Leaving the museum… lots of trouble finding the right bus to take me back to town.  As in lots of walking.   I decided to get off at a stop I thought would be closer to the train station instead of going all the way downtown and having to walk to the tram and then tram it back to the train station.  I got off on what turned out to be a horribly inconvenient stop, some sort of a beautiful road with limited access that ran on a higher level compared to the roads I needed to get to so I had to walk an extra ¾ of a mile down hill and then back to the direction where I needed to go.  I could feel the blisters, but there was nothing I could do but make my way by foot to the train station.

And of course, after I arrived back at the Antibes train station I had to walk almost a mile back to my place.  Never, never again will I make that mistake.  When I got home I gently took off my high-heeled clogs, washed my feet and looked at my blisters.  What was I thinking?  I sat down and had a couple slices of a baguette with soft cheese.  Yum.  I needed a rest.  Then I slipped on my sandal flats,  walked out into cozy Old Antibes and chose one of the many old thick-walled, adorable restaurants to nestle myself into for a nice, relaxing dinner.   It’s always good to be back in Antibes.Antibes 9.10 (36)

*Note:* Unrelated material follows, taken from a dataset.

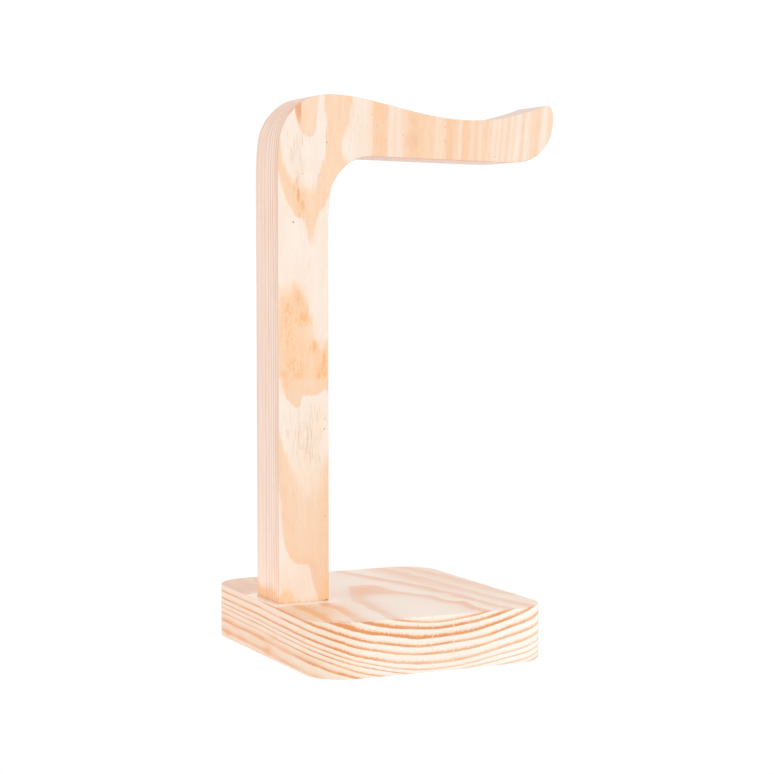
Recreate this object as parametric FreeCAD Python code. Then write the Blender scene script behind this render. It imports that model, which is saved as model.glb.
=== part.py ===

I downloaded a 2 min. video of the winding little crooks and crannies to my apartment.  You can see it here:  Somehow the sound is behind the video but my commentation isn’t all that neccesary anyway.  :-)

  • m says:

    I looked up the translation for the phrase melted butter and found “beurre fondu.” Fondre is “melt” but “se fondre” is blend-one of those subtle distinctions which could easily get you served something you don’t want….

    Louis Armstrong? Interesting!

    • Thanks Margaret! And I couldn’t even hear the distinction between the two words, let alone say it! Oh! went back an re-read it… just the “se” is added. No wonder I thought the words were similar… duh!